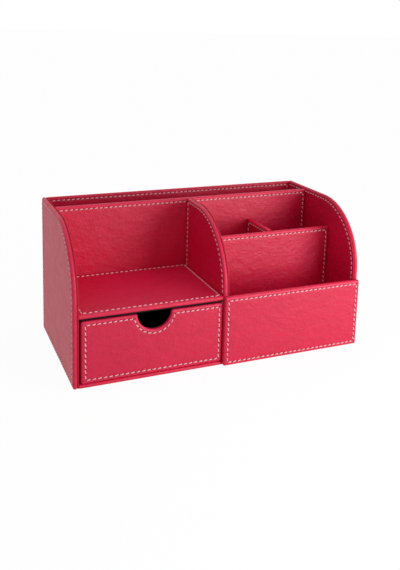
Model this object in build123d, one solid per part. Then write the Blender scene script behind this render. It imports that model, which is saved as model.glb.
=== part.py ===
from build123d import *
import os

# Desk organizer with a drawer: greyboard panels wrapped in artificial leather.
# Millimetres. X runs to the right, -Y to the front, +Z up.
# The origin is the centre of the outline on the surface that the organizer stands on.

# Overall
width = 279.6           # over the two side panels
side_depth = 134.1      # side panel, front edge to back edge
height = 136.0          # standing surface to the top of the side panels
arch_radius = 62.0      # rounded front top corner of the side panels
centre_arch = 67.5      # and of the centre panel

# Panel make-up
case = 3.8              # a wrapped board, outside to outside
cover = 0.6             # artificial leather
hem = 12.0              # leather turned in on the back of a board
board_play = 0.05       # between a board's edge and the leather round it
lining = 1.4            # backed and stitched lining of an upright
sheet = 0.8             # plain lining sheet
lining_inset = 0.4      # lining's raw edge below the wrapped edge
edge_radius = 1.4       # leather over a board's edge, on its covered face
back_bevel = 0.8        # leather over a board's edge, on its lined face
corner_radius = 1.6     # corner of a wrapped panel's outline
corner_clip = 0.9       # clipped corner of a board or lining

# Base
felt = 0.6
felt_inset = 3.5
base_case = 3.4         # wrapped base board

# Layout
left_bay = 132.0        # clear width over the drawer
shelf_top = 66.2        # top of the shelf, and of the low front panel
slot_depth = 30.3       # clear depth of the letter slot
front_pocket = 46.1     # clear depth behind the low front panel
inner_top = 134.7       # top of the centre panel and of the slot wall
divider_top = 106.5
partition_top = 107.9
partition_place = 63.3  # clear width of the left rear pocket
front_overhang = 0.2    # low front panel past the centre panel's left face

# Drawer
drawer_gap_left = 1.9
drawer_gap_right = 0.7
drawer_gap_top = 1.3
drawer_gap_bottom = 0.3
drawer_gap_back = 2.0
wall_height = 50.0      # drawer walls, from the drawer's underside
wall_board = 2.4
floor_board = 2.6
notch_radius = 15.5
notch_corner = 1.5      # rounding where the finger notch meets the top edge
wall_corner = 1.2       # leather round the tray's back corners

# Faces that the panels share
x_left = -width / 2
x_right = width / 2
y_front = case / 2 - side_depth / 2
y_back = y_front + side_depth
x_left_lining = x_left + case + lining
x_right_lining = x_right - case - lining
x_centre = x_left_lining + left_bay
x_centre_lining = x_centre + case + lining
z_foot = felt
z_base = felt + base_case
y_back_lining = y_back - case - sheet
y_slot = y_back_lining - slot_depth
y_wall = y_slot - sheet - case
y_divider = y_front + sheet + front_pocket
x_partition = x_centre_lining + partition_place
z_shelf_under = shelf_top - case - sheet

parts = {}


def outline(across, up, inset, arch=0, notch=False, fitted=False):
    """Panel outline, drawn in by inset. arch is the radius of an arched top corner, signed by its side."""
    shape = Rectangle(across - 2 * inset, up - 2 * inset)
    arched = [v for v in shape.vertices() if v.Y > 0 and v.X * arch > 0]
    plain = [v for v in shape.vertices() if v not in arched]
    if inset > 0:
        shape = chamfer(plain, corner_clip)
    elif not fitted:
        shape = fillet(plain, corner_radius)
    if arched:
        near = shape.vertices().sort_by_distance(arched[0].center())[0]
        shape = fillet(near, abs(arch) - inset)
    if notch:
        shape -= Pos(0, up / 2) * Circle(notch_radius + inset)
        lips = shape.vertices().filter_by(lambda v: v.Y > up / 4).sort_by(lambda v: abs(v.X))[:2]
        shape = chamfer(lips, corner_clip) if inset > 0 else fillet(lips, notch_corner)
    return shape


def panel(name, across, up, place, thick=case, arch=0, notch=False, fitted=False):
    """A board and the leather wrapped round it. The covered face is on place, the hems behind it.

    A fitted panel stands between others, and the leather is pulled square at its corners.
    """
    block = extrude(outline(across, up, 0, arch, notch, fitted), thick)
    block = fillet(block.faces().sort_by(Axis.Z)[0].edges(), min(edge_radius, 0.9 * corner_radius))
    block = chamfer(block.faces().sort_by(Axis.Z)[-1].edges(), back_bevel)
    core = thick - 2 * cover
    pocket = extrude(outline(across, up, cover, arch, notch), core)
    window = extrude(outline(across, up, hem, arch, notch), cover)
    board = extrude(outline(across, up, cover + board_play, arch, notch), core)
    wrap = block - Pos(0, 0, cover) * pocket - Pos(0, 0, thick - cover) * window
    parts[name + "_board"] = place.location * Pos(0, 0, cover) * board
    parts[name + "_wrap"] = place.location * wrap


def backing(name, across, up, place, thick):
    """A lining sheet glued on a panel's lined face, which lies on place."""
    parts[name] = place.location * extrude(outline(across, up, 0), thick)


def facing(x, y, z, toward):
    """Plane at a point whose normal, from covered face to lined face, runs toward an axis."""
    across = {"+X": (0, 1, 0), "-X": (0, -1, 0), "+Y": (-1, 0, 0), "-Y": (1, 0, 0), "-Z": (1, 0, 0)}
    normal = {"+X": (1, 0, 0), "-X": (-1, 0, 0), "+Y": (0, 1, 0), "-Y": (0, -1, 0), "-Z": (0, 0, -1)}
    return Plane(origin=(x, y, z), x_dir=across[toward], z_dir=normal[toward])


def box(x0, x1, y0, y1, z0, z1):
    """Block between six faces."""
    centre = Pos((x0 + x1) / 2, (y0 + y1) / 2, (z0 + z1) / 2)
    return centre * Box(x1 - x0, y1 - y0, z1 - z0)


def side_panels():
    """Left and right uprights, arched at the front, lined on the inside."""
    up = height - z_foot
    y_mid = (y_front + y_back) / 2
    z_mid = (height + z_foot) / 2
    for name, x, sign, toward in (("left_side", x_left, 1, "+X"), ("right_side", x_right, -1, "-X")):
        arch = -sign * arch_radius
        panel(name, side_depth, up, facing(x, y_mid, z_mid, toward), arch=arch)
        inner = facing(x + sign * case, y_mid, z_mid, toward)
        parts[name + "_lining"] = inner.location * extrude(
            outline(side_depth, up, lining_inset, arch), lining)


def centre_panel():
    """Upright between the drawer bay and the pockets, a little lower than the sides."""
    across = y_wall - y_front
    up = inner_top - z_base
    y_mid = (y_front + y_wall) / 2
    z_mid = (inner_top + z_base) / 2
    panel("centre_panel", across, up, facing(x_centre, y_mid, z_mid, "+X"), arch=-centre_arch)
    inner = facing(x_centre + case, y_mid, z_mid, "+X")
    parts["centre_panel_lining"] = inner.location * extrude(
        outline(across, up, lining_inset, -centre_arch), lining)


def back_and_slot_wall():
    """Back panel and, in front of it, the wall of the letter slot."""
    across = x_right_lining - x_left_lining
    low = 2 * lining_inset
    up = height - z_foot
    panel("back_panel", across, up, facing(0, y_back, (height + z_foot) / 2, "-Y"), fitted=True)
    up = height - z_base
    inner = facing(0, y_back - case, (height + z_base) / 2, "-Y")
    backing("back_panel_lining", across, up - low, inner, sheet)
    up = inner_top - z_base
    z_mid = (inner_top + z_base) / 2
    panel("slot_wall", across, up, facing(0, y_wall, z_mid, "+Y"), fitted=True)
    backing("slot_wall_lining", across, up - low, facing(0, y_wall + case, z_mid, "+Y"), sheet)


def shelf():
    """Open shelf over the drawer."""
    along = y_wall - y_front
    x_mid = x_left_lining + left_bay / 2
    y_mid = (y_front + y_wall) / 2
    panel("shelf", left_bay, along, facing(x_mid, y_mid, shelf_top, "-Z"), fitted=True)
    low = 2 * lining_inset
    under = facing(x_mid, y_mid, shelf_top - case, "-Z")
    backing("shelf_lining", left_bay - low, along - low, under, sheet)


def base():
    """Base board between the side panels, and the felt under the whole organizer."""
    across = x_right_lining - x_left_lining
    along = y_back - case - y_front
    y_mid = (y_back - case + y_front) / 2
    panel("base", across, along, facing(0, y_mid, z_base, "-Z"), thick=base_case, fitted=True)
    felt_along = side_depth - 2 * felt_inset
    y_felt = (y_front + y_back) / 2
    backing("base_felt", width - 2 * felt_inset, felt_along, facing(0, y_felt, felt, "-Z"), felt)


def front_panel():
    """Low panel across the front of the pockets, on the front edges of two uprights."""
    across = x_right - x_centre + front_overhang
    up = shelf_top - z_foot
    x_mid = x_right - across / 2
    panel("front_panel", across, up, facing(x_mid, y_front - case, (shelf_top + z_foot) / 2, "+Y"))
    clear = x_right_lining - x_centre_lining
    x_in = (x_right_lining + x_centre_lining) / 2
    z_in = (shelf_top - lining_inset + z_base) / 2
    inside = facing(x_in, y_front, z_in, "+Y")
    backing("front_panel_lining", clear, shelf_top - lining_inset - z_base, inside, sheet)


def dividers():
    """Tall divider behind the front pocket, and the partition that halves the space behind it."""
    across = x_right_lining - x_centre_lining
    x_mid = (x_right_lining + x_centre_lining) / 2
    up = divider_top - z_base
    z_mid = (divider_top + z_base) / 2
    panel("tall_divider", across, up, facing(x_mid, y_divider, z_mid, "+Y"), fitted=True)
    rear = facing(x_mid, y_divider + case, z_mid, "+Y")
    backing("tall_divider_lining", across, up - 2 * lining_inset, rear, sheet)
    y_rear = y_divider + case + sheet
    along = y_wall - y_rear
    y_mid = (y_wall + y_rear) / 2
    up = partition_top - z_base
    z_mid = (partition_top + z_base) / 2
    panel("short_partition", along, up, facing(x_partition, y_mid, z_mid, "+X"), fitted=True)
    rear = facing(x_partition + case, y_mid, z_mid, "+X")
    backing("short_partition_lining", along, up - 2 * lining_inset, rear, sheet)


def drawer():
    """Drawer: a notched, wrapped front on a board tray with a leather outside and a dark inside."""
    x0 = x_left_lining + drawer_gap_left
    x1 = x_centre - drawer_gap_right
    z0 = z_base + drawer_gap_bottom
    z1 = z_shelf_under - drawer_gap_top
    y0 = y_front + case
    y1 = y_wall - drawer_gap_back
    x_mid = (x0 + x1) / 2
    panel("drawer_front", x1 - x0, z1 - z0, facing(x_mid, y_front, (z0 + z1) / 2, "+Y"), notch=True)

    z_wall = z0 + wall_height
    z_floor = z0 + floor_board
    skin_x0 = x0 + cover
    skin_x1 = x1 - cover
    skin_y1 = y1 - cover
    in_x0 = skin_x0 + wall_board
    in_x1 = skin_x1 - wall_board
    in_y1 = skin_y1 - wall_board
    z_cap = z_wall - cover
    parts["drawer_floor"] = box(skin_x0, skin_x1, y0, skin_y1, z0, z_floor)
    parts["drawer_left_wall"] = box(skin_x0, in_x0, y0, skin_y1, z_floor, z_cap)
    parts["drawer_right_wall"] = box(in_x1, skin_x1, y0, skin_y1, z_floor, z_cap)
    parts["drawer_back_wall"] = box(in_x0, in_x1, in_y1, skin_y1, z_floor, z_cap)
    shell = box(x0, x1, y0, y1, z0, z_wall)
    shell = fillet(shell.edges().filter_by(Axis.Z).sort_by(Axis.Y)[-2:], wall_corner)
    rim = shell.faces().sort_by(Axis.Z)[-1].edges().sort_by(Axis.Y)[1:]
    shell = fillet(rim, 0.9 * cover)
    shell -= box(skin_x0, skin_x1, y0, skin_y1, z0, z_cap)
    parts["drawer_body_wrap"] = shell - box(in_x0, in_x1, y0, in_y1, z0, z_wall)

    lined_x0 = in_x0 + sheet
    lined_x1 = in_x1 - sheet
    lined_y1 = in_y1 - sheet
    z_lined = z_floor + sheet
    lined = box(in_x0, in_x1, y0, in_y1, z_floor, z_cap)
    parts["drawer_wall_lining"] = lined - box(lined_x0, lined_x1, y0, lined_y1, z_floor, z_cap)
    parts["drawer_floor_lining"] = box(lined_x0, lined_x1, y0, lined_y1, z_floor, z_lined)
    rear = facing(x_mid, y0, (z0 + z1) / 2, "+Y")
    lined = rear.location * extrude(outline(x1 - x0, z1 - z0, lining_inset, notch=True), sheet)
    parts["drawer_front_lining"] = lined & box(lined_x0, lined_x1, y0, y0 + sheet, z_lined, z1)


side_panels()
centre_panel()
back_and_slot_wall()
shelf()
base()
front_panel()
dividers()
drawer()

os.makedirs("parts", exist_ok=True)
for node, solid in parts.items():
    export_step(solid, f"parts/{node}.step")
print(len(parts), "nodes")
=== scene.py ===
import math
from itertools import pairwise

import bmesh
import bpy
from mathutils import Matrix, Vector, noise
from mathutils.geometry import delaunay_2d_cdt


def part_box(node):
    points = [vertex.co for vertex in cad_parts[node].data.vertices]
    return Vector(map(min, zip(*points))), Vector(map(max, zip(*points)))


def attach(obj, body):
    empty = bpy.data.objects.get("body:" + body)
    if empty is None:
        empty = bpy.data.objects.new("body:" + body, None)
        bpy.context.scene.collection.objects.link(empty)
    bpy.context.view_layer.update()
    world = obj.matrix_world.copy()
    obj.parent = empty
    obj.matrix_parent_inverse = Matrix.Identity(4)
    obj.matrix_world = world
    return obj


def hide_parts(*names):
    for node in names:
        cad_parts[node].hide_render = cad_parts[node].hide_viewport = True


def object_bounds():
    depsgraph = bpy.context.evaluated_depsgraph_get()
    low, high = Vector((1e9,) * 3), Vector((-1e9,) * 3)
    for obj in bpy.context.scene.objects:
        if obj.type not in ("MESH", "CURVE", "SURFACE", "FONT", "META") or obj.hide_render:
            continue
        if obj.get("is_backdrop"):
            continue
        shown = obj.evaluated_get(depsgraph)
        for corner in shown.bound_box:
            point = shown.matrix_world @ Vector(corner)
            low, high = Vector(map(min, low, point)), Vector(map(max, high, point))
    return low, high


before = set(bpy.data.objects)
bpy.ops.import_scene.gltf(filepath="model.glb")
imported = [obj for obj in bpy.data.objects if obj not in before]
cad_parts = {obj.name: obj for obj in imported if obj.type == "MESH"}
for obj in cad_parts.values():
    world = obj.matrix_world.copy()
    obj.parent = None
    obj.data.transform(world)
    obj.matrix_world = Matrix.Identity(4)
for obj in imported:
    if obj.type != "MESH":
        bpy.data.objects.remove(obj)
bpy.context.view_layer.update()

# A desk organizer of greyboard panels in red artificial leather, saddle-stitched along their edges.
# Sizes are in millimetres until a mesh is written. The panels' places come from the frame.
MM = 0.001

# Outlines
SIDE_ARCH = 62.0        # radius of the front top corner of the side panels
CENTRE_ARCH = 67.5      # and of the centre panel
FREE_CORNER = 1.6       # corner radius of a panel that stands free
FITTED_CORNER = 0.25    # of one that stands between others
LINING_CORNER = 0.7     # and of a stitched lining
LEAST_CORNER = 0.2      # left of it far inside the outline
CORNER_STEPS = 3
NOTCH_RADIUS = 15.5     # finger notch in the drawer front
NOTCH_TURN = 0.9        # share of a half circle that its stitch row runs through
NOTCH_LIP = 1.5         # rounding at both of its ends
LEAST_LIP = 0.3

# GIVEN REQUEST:
Go through the material above and output exactly the lines from the one containing "lined_x0 = in_x0 + sheet" through the one containing "shown = obj.evaluated_get(depsgraph)".

# RESPONSE BELOW:
    lined_x0 = in_x0 + sheet
    lined_x1 = in_x1 - sheet
    lined_y1 = in_y1 - sheet
    z_lined = z_floor + sheet
    lined = box(in_x0, in_x1, y0, in_y1, z_floor, z_cap)
    parts["drawer_wall_lining"] = lined - box(lined_x0, lined_x1, y0, lined_y1, z_floor, z_cap)
    parts["drawer_floor_lining"] = box(lined_x0, lined_x1, y0, lined_y1, z_floor, z_lined)
    rear = facing(x_mid, y0, (z0 + z1) / 2, "+Y")
    lined = rear.location * extrude(outline(x1 - x0, z1 - z0, lining_inset, notch=True), sheet)
    parts["drawer_front_lining"] = lined & box(lined_x0, lined_x1, y0, y0 + sheet, z_lined, z1)


side_panels()
centre_panel()
back_and_slot_wall()
shelf()
base()
front_panel()
dividers()
drawer()

os.makedirs("parts", exist_ok=True)
for node, solid in parts.items():
    export_step(solid, f"parts/{node}.step")
print(len(parts), "nodes")
=== scene.py ===
import math
from itertools import pairwise

import bmesh
import bpy
from mathutils import Matrix, Vector, noise
from mathutils.geometry import delaunay_2d_cdt


def part_box(node):
    points = [vertex.co for vertex in cad_parts[node].data.vertices]
    return Vector(map(min, zip(*points))), Vector(map(max, zip(*points)))


def attach(obj, body):
    empty = bpy.data.objects.get("body:" + body)
    if empty is None:
        empty = bpy.data.objects.new("body:" + body, None)
        bpy.context.scene.collection.objects.link(empty)
    bpy.context.view_layer.update()
    world = obj.matrix_world.copy()
    obj.parent = empty
    obj.matrix_parent_inverse = Matrix.Identity(4)
    obj.matrix_world = world
    return obj


def hide_parts(*names):
    for node in names:
        cad_parts[node].hide_render = cad_parts[node].hide_viewport = True


def object_bounds():
    depsgraph = bpy.context.evaluated_depsgraph_get()
    low, high = Vector((1e9,) * 3), Vector((-1e9,) * 3)
    for obj in bpy.context.scene.objects:
        if obj.type not in ("MESH", "CURVE", "SURFACE", "FONT", "META") or obj.hide_render:
            continue
        if obj.get("is_backdrop"):
            continue
        shown = obj.evaluated_get(depsgraph)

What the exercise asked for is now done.